By JOHN KANELIS / firstname.lastname@example.org
The partisan juices are flowing on this Election Day.
We’re going to elect a president and a whole lot of other officeholders up and down the ballot. This morning I had an encounter with a Democratic partisan who, I hasten to add, needs to dial back her political fervor more than just a little bit.
She was wearing a Biden-Harris shirt while sitting in front of First Baptist Church in Princeton, Texas, one of Collin County’s many polling locations. I was there to snap a picture for KETR-FM public radio. I told my new acquaintance I had voted already but was there to take a picture.
After I whispered to her that I had voted for her guy for president, she informed me of the “need” to “elect more Democrats to the City Council and the school board.”
Huh? Eh? What? I reminded her immediately that council and school board members serve as non-partisan public servants. They aren’t affiliated with either the Democratic or Republican parties. She said she knows that, but added that a school board candidate wants to “ban masks” in schools, meaning that the individual is clearly a Republican. No, no, no, I said. We cannot push partisan politics onto non-partisan governing bodies, I admonished her.

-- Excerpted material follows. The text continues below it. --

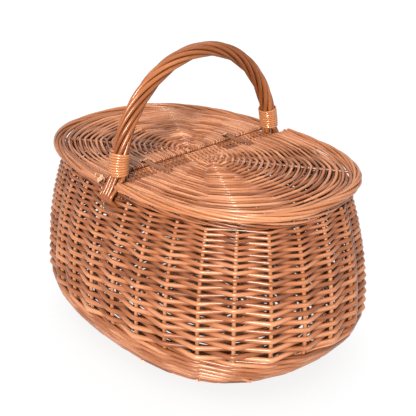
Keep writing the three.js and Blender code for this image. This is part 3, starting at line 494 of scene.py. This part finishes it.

Well, I guess that encounter exemplifies the partisan fervor that has hit a fever pitch.
Election Day will come and go. We’ll awaken in the morning to another sunny day. I hope we have a new president waiting to take office. As for the Princeton City Council and the Princeton Independent School District Board of Trustees and their political composition … let’s not inject partisanship into those races. Those folks are in office to the public’s business without regard to which party they might belong.